Ebeling entschloss sich, dafür zu sorgen, dass alle seiner Spieler Fußballschuhe und Sportsachen haben. Inzwischen spielt jeden Dienstag eine gemischte Gruppe aus Flüchtlingen und Deutschen unter seiner Leitung Fußball. In der gerade sommerlichen Hitze stürmen sie über den Sandplatz, Ball und Stollenschuhe wirbeln Staub auf. Niemand ist barfuß. "Wir haben Geld gesammelt für die Schuhe und andere Sportsausrüstung für die Flüchtlinge, unter anderem an einer Schule hier in der Gegend," sagt Ebeling.
Fußball nicht nur für Flüchtlinge
Am Anfang kamen die meisten von Ebelings nichtdeutschen Spielern aus Syrien und Afghanistan. Mittlerweile sind viele aus afrikanischen Ländern wie der Elfenbeinküste und Eritrea dabei, und Französisch ist die meistgesprochene Sprache auf dem Bolzplatz. Was alle von ihnen eint ist, dass sie sogenannte "unbegleitete Minderjährige" sind: Sie sind jünger als 18 Jahre und ohne ihre Eltern nach Deutschland geflohen.
Neben den Flüchtlingsjungs stehen auch einige junge Deutsche auf dem Platz. Im Januar 2016 initiierte Ebeling eine Zusammenarbeit mit "Jugend Verbindet", einem lokalen Verein, der sich für die Integration jugendlicher Flüchtlinge engagiert. "Unser Ziel ist es, deutsche Jugendliche und jugendliche Flüchtlinge zusammenzubringen," sagt Max Gritz, stellvertretender Vorsitzender voni Jugend Verbindet. "Wir machen Werbung für das Team bei Events in der Gegend und versuchen, junge Deutsche dafür zu gewinnen, dass sie zum Training kommen und die Geflüchteten kennenlernen. Und wir sammeln Geld für Ausrüstung." Selbstverständlich spielt der 22-jährige Gritz auch selbst mit.
Trainer Ebeling nimmt es in Sachen Disziplin eher locker: Kein Spieler ist verpflichtet, zum Training zu kommen, die Größe des Teams schwankt dementsprechend: an manchem Dienstag stehen dreißig Spieler auf dem Feld, bei schlechtem Wetter auch gerne mal nur zehn.Immer dabei: ein Mitarbeiter des Flüchtlingsheims, schließlich sind alle Flüchtlinge auf dem Feld minderjährig.

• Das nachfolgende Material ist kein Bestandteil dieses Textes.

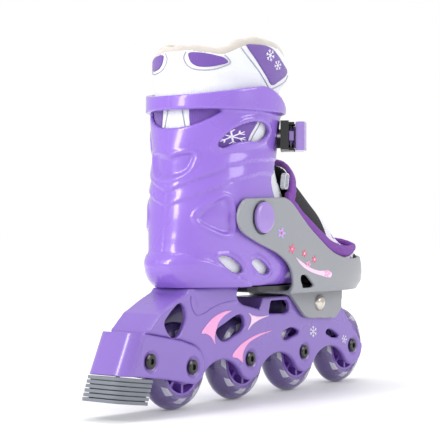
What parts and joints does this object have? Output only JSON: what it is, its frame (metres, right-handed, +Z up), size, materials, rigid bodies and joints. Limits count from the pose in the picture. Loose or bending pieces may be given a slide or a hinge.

Der Traum vom Profifußball
Chinedu ist in kurzer Zeit zu einem von Ebelings Stammspielern geworden. Der 16-Jährige kam vor vier Monaten nach Deutschland. Er ist vor den Dschihadisten von Boko Haram geflüchtet, die seine Heimat im Norden Nigerias terrorisieren. Sein Weg führte durch Niger und Libyen, über das Mittelmeer nach Europa.

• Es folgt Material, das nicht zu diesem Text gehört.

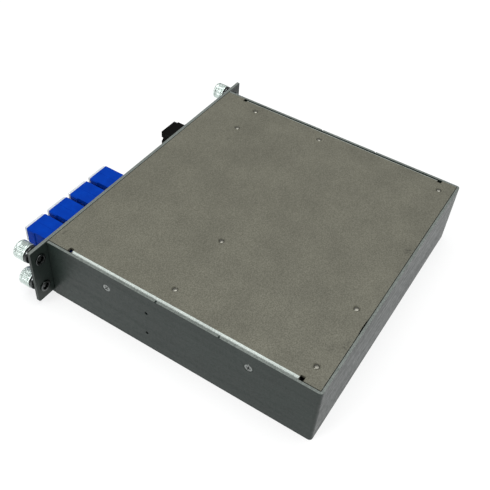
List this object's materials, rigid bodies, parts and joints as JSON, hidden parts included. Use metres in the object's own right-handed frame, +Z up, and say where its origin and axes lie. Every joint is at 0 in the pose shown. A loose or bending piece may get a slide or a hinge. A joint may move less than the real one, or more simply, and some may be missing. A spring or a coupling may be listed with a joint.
{
  "type": "fiber termination box",
  "caption": "Flat sheet-metal fibre termination module with duplex and multifibre adapters on its front panel and captive thumbscrews on its ears.",
  "frame": {"origin": "middle of the base tray's underside", "axes": "+X along the front panel towards the duplex adapters' end, +Y from front to back, +Z up"},
  "size_m": [0.1704, 0.1568, 0.0345],
  "materials": {
    "dark_paint": "dark green-grey paint, smooth satin",
    "cover_paint": "grey-olive powder coat, fine texture",
    "black_steel": "blackened steel",
    "black_steel_satin": "dark plated steel, satin",
    "nickel": "bright nickel plate",
    "spring_steel": "bright spring wire",
    "knob_steel": "bright knurled steel",
    "blue_plastic": "moulded blue, semi-gloss",
    "clear_cap": "frosted translucent plastic",
    "plug_plastic": "moulded blue",
    "black_plastic": "moulded black",
    "black_rubber": "soft black cap",
    "yellow_jacket": "yellow fibre jacket",
    "deck_plastic": "light grey moulding"
  },
  "bodies": {
    "chassis": {"base_tray": "dark_paint", "front_panel": "dark_paint", "top_cover": "cover_paint", "fibre_deck": "deck_plastic", "cover_screw_1": "black_steel", "cover_screw_2": "black_steel", "cover_screw_3": "black_steel", "cover_screw_4": "black_steel", "thumbscrew_ferrule_1": "nickel", "thumbscrew_ferrule_2": "nickel", "thumbscrew_ferrule_3": "nickel", "thumbscrew_ferrule_4": "nickel", "duplex_adapter_1": "blue_plastic", "duplex_adapter_2": "blue_plastic", "duplex_adapter_3": "blue_plastic", "duplex_adapter_4": "blue_plastic", "duplex_adapter_5": "blue_plastic", "duplex_adapter_6": "blue_plastic", "duplex_adapter_7": "blue_plastic", "duplex_adapter_8": "blue_plastic", "duplex_plug_1": "plug_plastic", "duplex_plug_2": "plug_plastic", "duplex_plug_3": "plug_plastic", "duplex_plug_4": "plug_plastic", "duplex_plug_5": "plug_plastic", "duplex_plug_6": "plug_plastic", "duplex_plug_7": "plug_plastic", "duplex_plug_8": "plug_plastic", "multifibre_adapter_1": "black_plastic", "multifibre_adapter_2": "black_plastic", "multifibre_plug_1": "black_plastic", "multifibre_plug_2": "black_plastic", "fanout_block_1": "black_plastic", "fanout_block_2": "black_plastic", "fibre_legs_1": "yellow_jacket", "fibre_legs_2": "yellow_jacket", "trunk_fibre_1": "yellow_jacket", "trunk_fibre_2": "yellow_jacket"},
    "thumbscrew_1_travel": {"thumbscrew_spring_1": "spring_steel"},
    "thumbscrew_1": {"thumbscrew_shank_1": "black_steel_satin", "thumbscrew_knob_1": "knob_steel"},
    "thumbscrew_2_travel": {"thumbscrew_spring_2": "spring_steel"},
    "thumbscrew_2": {"thumbscrew_shank_2": "black_steel_satin", "thumbscrew_knob_2": "knob_steel"},
    "thumbscrew_3_travel": {"thumbscrew_spring_3": "spring_steel"},
    "thumbscrew_3": {"thumbscrew_shank_3": "black_steel_satin", "thumbscrew_knob_3": "knob_steel"},
    "thumbscrew_4_travel": {"thumbscrew_spring_4": "spring_steel"},
    "thumbscrew_4": {"thumbscrew_shank_4": "black_steel_satin", "thumbscrew_knob_4": "knob_steel"},
    "duplex_cap_1": {"duplex_dust_cap_1": "clear_cap"},
    "duplex_cap_2": {"duplex_dust_cap_2": "clear_cap"},
    "duplex_cap_3": {"duplex_dust_cap_3": "clear_cap"},
    "duplex_cap_4": {"duplex_dust_cap_4": "clear_cap"},
    "duplex_cap_5": {"duplex_dust_cap_5": "clear_cap"},
    "duplex_cap_6": {"duplex_dust_cap_6": "clear_cap"},
    "duplex_cap_7": {"duplex_dust_cap_7": "clear_cap"},
    "duplex_cap_8": {"duplex_dust_cap_8": "clear_cap"},
    "multifibre_cap_1": {"multifibre_dust_cap_1": "black_rubber"},
    "multifibre_cap_2": {"multifibre_dust_cap_2": "black_rubber"}
  },
  "joints": [
    {"name": "thumbscrew_1_push", "type": "slide", "parent": "chassis", "child": "thumbscrew_1_travel", "axis": [0, 1, 0], "range_m": [0, 0.0015], "stiffness_N_per_m": 150},
    {"name": "thumbscrew_1_turn", "type": "hinge", "parent": "thumbscrew_1_travel", "child": "thumbscrew_1", "pos_m": [0.0802, -0.0715, 0.0274], "axis": [0, 1, 0], "continuous": true},
    {"name": "thumbscrew_2_push", "type": "slide", "parent": "chassis", "child": "thumbscrew_2_travel", "axis": [0, 1, 0], "range_m": [0, 0.0015], "stiffness_N_per_m": 150},
    {"name": "thumbscrew_2_turn", "type": "hinge", "parent": "thumbscrew_2_travel", "child": "thumbscrew_2", "pos_m": [0.0802, -0.0715, 0.0098], "axis": [0, 1, 0], "continuous": true},
    {"name": "thumbscrew_3_push", "type": "slide", "parent": "chassis", "child": "thumbscrew_3_travel", "axis": [0, 1, 0], "range_m": [0, 0.0015], "stiffness_N_per_m": 150},
    {"name": "thumbscrew_3_turn", "type": "hinge", "parent": "thumbscrew_3_travel", "child": "thumbscrew_3", "pos_m": [-0.0802, -0.0715, 0.0274], "axis": [0, 1, 0], "continuous": true},
    {"name": "thumbscrew_4_push", "type": "slide", "parent": "chassis", "child": "thumbscrew_4_travel", "axis": [0, 1, 0], "range_m": [0, 0.0015], "stiffness_N_per_m": 150},
    {"name": "thumbscrew_4_turn", "type": "hinge", "parent": "thumbscrew_4_travel", "child": "thumbscrew_4", "pos_m": [-0.0802, -0.0715, 0.0098], "axis": [0, 1, 0], "continuous": true},
    {"name": "duplex_cap_1_pull", "type": "slide", "parent": "chassis", "child": "duplex_cap_1", "axis": [0, -1, 0], "range_m": [0, 0.012]},
    {"name": "duplex_cap_2_pull", "type": "slide", "parent": "chassis", "child": "duplex_cap_2", "axis": [0, -1, 0], "range_m": [0, 0.012]},
    {"name": "duplex_cap_3_pull", "type": "slide", "parent": "chassis", "child": "duplex_cap_3", "axis": [0, -1, 0], "range_m": [0, 0.012]},
    {"name": "duplex_cap_4_pull", "type": "slide", "parent": "chassis", "child": "duplex_cap_4", "axis": [0, -1, 0], "range_m": [0, 0.012]},
    {"name": "duplex_cap_5_pull", "type": "slide", "parent": "chassis", "child": "duplex_cap_5", "axis": [0, -1, 0], "range_m": [0, 0.012]},
    {"name": "duplex_cap_6_pull", "type": "slide", "parent": "chassis", "child": "duplex_cap_6", "axis": [0, -1, 0], "range_m": [0, 0.012]},
    {"name": "duplex_cap_7_pull", "type": "slide", "parent": "chassis", "child": "duplex_cap_7", "axis": [0, -1, 0], "range_m": [0, 0.012]},
    {"name": "duplex_cap_8_pull", "type": "slide", "parent": "chassis", "child": "duplex_cap_8", "axis": [0, -1, 0], "range_m": [0, 0.012]},
    {"name": "multifibre_cap_1_pull", "type": "slide", "parent": "chassis", "child": "multifibre_cap_1", "axis": [0, -1, 0], "range_m": [0, 0.01]},
    {"name": "multifibre_cap_2_pull", "type": "slide", "parent": "chassis", "child": "multifibre_cap_2", "axis": [0, -1, 0], "range_m": [0, 0.01]}
  ]
}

"Die Flucht war schwierig, viele Menschen sterben in der Wüste und auf den Booten," erzählt er. Heute lebt Chinedu in einem Flüchtlingsheim speziell für Minderjährige, die ohne ihre Eltern nach Deutschland gekommen sind. Er genießt nur subsidiärer Schutz: Ein Jahr ist er sicher vor Abschiebung, danach muss er einen neuen Antrag stellen.

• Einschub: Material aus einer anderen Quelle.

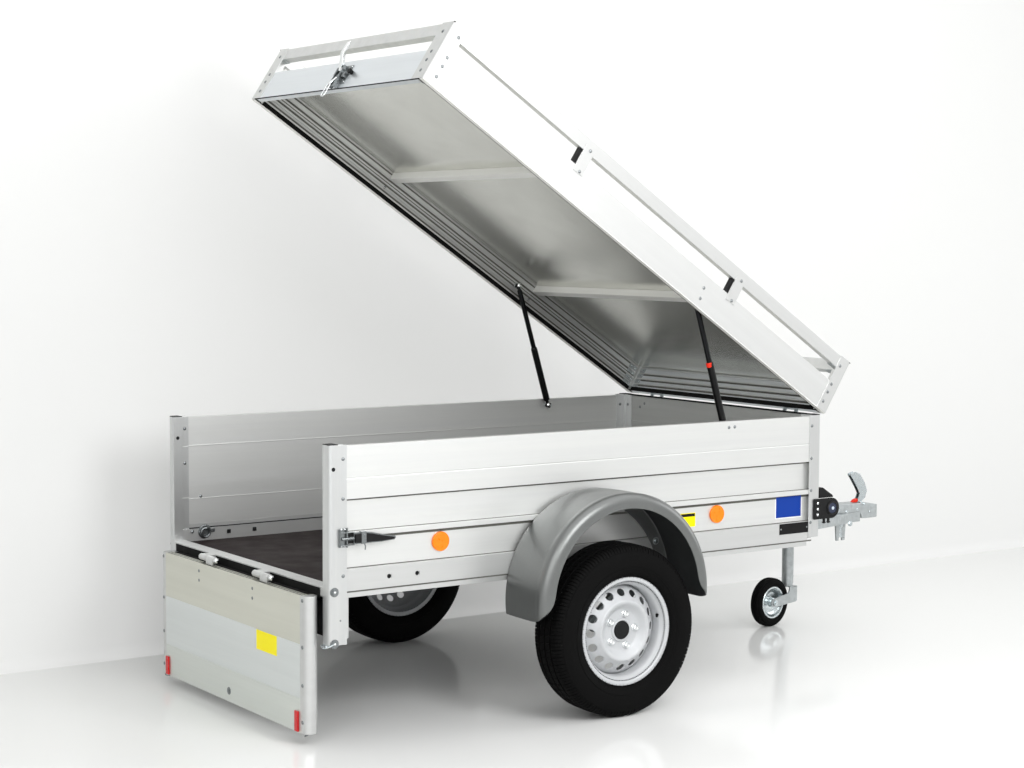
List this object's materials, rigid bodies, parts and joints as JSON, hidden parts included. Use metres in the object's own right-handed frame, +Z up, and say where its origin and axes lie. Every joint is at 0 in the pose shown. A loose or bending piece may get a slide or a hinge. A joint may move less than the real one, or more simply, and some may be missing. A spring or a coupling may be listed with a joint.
{
  "type": "lidded utility trailer",
  "caption": "Single-axle aluminium box trailer with a tilting roof lid on gas struts, a hanging tailgate, silver mudguards, a ball coupling and a swivelling jockey wheel.",
  "frame": {"origin": "on the ground under the middle of the overall length, on the centre plane", "axes": "+X forward towards the coupling, +Y to the left, +Z up"},
  "size_m": [2.992, 1.61, 2.2699],
  "materials": {
    "panel_aluminium": "satin",
    "profile_aluminium": "satin",
    "floor_ply": "satin",
    "galvanised_steel": "satin",
    "black_plastic": "matte",
    "red_lens": "gloss",
    "amber_lens": "gloss",
    "cast_grey": "satin",
    "silver_guard": "satin",
    "tyre_rubber": "matte",
    "jockey_rubber": "matte",
    "silver_rim": "satin",
    "hub_steel": "satin",
    "zinc_rim": "satin",
    "seal_rubber": "matte",
    "strut_black": "satin",
    "strut_steel": "satin"
  },
  "bodies": {
    "chassis": {"side_wall_left": "panel_aluminium", "side_wall_right": "panel_aluminium", "side_rail_left": "profile_aluminium", "side_rail_right": "profile_aluminium", "front_wall": "panel_aluminium", "floor_panel": "floor_ply", "rear_post_left": "profile_aluminium", "rear_post_right": "profile_aluminium", "front_post_left": "profile_aluminium", "front_post_right": "profile_aluminium", "post_caps": "black_plastic", "rear_sill": "galvanised_steel", "cross_members": "galvanised_steel", "drawbar_arm_left": "galvanised_steel", "drawbar_arm_right": "galvanised_steel", "drawbar_nose": "galvanised_steel", "axle_beam": "galvanised_steel", "axle_arms": "galvanised_steel", "mudguard_left": "silver_guard", "mudguard_right": "silver_guard", "rear_light_beam": "black_plastic", "lamp_lenses": "red_lens", "side_reflectors": "amber_lens", "marker_lamp_holders": "black_plastic", "coupling_head": "cast_grey", "coupling_handle": "black_plastic", "jockey_clamp": "galvanised_steel", "side_latches": "black_plastic", "tie_rings": "galvanised_steel", "lid_mount_brackets": "galvanised_steel"},
    "road_wheel_left": {"tyre_left": "tyre_rubber", "rim_left": "silver_rim", "hub_left": "hub_steel"},
    "road_wheel_right": {"tyre_right": "tyre_rubber", "rim_right": "silver_rim", "hub_right": "hub_steel"},
    "jockey_leg": {"jockey_outer_tube": "galvanised_steel"},
    "jockey_swivel_fork": {"jockey_fork": "galvanised_steel"},
    "jockey_wheel": {"jockey_tyre": "jockey_rubber", "jockey_rim": "zinc_rim"},
    "tailgate": {"gate_panel": "panel_aluminium", "gate_side_profiles": "profile_aluminium", "gate_reflectors": "red_lens", "gate_fittings": "galvanised_steel"},
    "lid": {"lid_side_left": "panel_aluminium", "lid_side_right": "panel_aluminium", "lid_end_panels": "panel_aluminium", "lid_roof": "panel_aluminium", "lid_corner_posts": "profile_aluminium", "lid_rails": "profile_aluminium", "lid_braces": "profile_aluminium", "lid_seal": "seal_rubber", "lid_rail_brackets": "profile_aluminium", "lid_latch": "galvanised_steel", "lid_fittings": "galvanised_steel"},
    "strut_tube_left_body": {"strut_tube_left": "strut_black"},
    "strut_tube_right_body": {"strut_tube_right": "strut_black"},
    "strut_rod_left_body": {"strut_rod_left": "strut_steel"},
    "strut_rod_right_body": {"strut_rod_right": "strut_steel"}
  },
  "joints": [
    {"name": "wheel_spin_left", "type": "hinge", "parent": "chassis", "child": "road_wheel_left", "pos_m": [-0.419, 0.7145, 0.289], "axis": [0, 1, 0], "continuous": true},
    {"name": "wheel_spin_right", "type": "hinge", "parent": "chassis", "child": "road_wheel_right", "pos_m": [-0.419, -0.7145, 0.289], "axis": [0, 1, 0], "continuous": true},
    {"name": "jockey_lift", "type": "slide", "parent": "chassis", "child": "jockey_leg", "axis": [0, 0, 1], "range_m": [0, 0.14]},
    {"name": "jockey_swivel", "type": "hinge", "parent": "jockey_leg", "child": "jockey_swivel_fork", "pos_m": [1.138, 0.137, 0], "axis": [0, 0, 1], "continuous": true},
    {"name": "jockey_spin", "type": "hinge", "parent": "jockey_swivel_fork", "child": "jockey_wheel", "pos_m": [1.02412, 0.121, 0.1], "axis": [-0.1392, 0.9903, 0], "continuous": true},
    {"name": "gate_hinge", "type": "hinge", "parent": "chassis", "child": "tailgate", "pos_m": [-1.465, 0, 0.49], "axis": [0, 1, 0], "range_deg": [0, 180]},
    {"name": "lid_hinge", "type": "hinge", "parent": "chassis", "child": "lid", "pos_m": [0.638, 0, 0.938], "axis": [0, 1, 0], "range_deg": [-33.1, 0]},
    {"name": "strut_pivot_left", "type": "hinge", "parent": "chassis", "child": "strut_tube_left_body", "pos_m": [0.198, 0.541, 0.919], "axis": [0, 1, 0], "range_deg": [-57.37, 0]},
    {"name": "strut_slide_left", "type": "slide", "parent": "strut_tube_left_body", "child": "strut_rod_left_body", "axis": [-0.2941, 0, 0.9558], "range_m": [-0.18698, 0]},
    {"name": "strut_pivot_right", "type": "hinge", "parent": "chassis", "child": "strut_tube_right_body", "pos_m": [0.198, -0.541, 0.919], "axis": [0, 1, 0], "range_deg": [-57.37, 0]},
    {"name": "strut_slide_right", "type": "slide", "parent": "strut_tube_right_body", "child": "strut_rod_right_body", "axis": [-0.2941, 0, 0.9558], "range_m": [-0.18698, 0]}
  ],
  "couplings": [
    {"joint": "strut_pivot_left", "follows": "lid_hinge", "ratio": 1.7318},
    {"joint": "strut_slide_left", "follows": "lid_hinge", "m_per_rad": 0.32331},
    {"joint": "strut_pivot_right", "follows": "lid_hinge", "ratio": 1.7318},
    {"joint": "strut_slide_right", "follows": "lid_hinge", "m_per_rad": 0.32331}
  ]
}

Chinedu möchte in Deutschland bleiben. Sein Traum: in der Bundesliga, Premier League oder Primera División mitzuspielen. "Ich möchte ein Profifußballspieler werden, wie Messi, und bei Barcelona oder Arsenal spielen," sagt er.
Auch wenn einige der Flüchtlinge, die beim Godesberger Fußballverein spielen, Talent haben, ist der Trainer skeptisch, ob sie es in die Profiligen schaffen können: "Die meisten haben ein oder zwei Jahre Training verloren, weil sie da auf der Flucht waren", sagt Ebeling.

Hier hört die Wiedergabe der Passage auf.